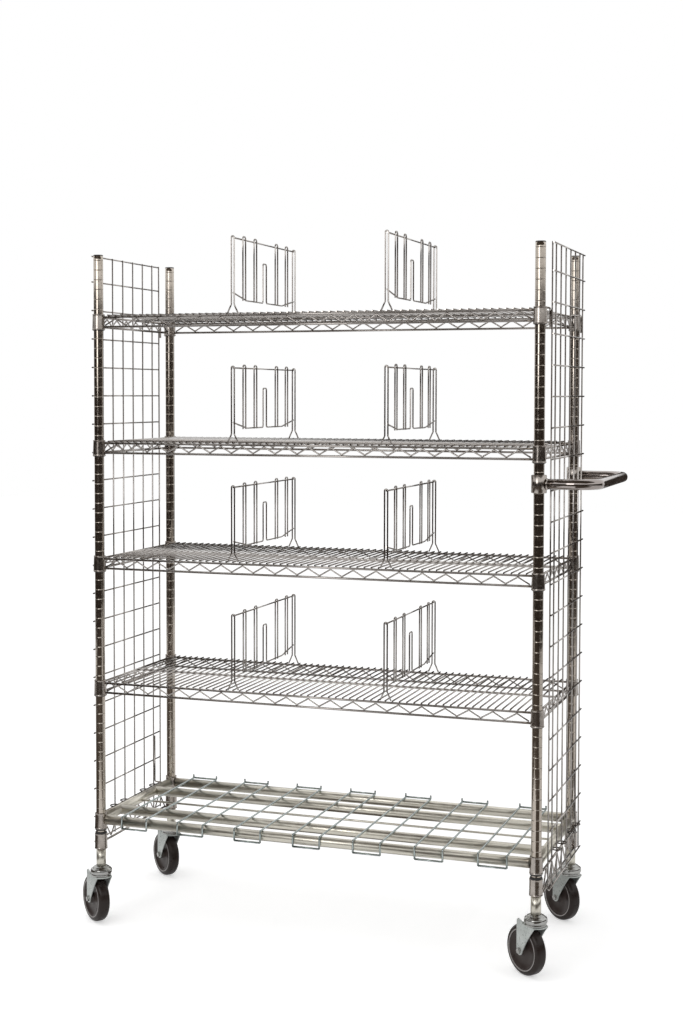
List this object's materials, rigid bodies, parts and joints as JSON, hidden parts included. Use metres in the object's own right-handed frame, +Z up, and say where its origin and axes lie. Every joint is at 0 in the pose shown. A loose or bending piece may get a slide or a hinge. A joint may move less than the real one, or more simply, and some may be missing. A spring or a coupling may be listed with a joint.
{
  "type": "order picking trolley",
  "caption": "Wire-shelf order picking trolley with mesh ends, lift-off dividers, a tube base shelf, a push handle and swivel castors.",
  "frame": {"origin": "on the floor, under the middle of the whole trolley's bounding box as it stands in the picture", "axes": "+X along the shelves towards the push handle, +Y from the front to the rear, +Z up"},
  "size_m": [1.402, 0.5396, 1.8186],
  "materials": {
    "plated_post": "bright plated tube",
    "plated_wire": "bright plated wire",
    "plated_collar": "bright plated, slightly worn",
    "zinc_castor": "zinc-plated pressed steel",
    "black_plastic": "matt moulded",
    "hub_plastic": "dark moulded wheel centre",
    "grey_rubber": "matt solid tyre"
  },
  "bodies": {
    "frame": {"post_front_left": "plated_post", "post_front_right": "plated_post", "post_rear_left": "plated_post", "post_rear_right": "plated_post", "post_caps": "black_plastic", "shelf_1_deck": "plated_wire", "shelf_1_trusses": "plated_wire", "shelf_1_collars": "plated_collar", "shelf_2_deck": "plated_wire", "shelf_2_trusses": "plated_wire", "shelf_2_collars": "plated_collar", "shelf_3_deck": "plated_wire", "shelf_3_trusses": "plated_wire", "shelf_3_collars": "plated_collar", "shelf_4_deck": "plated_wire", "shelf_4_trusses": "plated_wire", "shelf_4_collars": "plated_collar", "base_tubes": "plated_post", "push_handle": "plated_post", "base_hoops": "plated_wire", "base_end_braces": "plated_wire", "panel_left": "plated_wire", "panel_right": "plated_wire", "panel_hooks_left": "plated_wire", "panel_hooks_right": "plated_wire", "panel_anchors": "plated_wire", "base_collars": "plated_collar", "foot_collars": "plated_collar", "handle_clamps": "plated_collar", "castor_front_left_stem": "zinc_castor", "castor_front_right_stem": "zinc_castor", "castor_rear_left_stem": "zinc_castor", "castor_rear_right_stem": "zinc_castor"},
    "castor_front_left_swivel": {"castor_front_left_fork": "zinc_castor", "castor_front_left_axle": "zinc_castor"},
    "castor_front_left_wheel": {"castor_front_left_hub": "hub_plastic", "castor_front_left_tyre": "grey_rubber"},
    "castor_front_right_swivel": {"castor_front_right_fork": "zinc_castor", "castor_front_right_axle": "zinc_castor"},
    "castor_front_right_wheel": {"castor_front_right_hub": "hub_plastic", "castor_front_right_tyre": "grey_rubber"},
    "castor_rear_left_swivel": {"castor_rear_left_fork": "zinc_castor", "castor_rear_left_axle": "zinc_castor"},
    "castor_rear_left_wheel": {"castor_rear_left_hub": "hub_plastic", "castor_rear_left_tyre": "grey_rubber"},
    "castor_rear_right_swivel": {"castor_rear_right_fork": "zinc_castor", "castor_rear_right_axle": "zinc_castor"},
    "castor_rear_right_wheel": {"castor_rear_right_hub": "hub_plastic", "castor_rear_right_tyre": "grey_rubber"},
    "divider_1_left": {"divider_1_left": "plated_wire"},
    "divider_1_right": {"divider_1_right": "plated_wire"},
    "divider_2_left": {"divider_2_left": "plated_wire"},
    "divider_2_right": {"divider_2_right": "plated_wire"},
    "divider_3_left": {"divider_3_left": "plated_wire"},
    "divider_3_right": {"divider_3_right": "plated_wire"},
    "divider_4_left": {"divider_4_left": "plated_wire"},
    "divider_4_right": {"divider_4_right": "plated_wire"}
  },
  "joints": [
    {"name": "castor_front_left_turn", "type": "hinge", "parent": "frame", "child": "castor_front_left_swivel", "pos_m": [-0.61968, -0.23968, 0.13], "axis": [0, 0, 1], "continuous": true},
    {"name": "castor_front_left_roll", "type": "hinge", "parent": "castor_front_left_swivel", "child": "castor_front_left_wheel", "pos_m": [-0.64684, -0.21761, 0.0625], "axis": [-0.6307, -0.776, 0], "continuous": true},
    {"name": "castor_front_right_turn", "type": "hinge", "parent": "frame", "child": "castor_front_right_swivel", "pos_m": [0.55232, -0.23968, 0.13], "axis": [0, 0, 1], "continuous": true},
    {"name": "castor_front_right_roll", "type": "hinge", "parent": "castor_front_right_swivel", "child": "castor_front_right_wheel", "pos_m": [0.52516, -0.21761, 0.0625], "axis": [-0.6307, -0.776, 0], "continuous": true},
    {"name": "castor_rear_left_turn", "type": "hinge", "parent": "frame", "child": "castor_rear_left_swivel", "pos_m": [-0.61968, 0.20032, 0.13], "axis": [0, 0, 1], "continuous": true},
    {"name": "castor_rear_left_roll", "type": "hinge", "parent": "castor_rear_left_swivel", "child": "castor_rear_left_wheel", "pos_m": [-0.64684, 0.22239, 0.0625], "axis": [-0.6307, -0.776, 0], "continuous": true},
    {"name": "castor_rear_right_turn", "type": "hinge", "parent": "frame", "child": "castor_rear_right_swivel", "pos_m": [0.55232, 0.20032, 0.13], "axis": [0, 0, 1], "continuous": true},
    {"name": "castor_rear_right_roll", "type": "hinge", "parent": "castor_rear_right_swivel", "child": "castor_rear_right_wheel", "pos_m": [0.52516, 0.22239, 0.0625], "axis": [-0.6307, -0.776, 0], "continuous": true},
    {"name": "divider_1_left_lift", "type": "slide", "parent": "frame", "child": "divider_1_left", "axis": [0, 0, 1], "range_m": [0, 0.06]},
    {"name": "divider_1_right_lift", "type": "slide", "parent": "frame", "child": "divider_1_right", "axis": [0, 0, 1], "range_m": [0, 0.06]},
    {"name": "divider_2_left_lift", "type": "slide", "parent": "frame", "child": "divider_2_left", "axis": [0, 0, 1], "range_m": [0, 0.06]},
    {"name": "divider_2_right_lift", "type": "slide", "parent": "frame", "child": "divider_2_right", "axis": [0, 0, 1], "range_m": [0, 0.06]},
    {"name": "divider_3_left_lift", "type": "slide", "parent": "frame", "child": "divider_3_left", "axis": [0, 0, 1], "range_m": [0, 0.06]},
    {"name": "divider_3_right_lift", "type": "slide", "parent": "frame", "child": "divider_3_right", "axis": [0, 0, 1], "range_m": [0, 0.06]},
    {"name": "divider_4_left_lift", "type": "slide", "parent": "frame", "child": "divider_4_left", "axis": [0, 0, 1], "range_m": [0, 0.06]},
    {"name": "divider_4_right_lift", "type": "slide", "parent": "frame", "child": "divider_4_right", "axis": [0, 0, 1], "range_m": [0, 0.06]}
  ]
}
::::::::
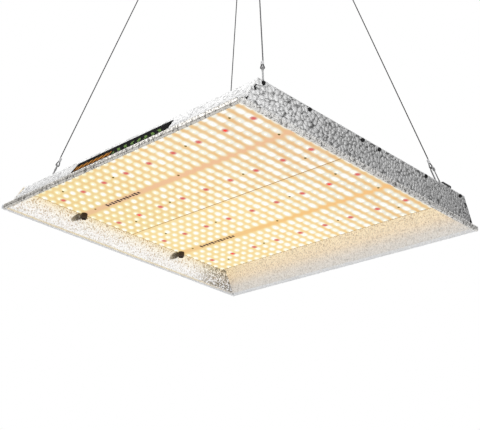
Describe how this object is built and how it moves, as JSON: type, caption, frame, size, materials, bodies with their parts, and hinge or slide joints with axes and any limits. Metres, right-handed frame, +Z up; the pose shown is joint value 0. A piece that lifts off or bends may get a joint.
::::::::
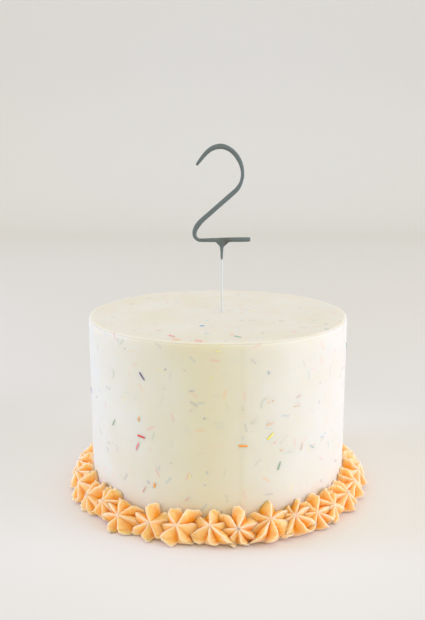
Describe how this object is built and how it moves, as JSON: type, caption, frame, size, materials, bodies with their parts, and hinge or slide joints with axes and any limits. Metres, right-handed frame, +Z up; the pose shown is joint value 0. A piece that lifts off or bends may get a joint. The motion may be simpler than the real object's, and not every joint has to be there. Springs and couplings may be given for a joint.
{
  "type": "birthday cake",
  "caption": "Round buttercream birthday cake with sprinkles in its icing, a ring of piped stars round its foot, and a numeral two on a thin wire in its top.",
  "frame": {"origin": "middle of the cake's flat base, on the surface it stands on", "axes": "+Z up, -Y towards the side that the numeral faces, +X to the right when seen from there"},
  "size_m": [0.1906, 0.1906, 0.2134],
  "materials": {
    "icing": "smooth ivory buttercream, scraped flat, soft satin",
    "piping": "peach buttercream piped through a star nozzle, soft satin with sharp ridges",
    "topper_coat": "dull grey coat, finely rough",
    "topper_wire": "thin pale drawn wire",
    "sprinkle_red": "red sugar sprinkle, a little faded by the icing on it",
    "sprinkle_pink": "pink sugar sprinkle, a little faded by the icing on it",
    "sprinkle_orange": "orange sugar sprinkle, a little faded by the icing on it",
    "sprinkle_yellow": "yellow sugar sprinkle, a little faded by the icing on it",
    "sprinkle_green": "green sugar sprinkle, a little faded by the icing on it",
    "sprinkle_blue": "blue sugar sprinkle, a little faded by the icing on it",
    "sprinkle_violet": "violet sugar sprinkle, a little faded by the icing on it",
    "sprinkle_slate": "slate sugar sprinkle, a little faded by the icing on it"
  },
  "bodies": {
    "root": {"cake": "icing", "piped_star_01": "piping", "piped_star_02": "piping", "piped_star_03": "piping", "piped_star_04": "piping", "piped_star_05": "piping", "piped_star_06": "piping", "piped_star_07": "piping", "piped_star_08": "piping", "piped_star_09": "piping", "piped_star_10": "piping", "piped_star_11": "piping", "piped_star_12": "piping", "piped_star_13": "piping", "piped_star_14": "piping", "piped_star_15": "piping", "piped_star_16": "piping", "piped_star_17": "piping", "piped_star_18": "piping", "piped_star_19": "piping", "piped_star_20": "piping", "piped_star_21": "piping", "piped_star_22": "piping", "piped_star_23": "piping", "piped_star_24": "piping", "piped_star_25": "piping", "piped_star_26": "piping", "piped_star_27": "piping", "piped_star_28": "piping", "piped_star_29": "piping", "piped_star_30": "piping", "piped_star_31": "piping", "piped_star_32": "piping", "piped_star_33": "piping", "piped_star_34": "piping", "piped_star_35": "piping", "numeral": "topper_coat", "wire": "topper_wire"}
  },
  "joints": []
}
::::::::
DIRECTIONS FOR THIS TASK: Search the preceding listing for the word "caption" and pull out every line that holds it.

THE RESULT:
  "caption": "Wire-shelf order picking trolley with mesh ends, lift-off dividers, a tube base shelf, a push handle and swivel castors.",
Describe how this object is built and how it moves, as JSON: type, caption, frame, size, materials, bodies with their parts, and hinge or slide joints with axes and any limits. Metres, right-handed frame, +Z up; the pose shown is joint value 0. A piece that lifts off or bends may get a joint.
Describe how this object is built and how it moves, as JSON: type, caption, frame, size, materials, bodies with their parts, and hinge or slide joints with axes and any limits. Metres, right-handed frame, +Z up; the pose shown is joint value 0. A piece that lifts off or bends may get a joint. The motion may be simpler than the real object's, and not every joint has to be there. Springs and couplings may be given for a joint.
  "caption": "Round buttercream birthday cake with sprinkles in its icing, a ring of piped stars round its foot, and a numeral two on a thin wire in its top.",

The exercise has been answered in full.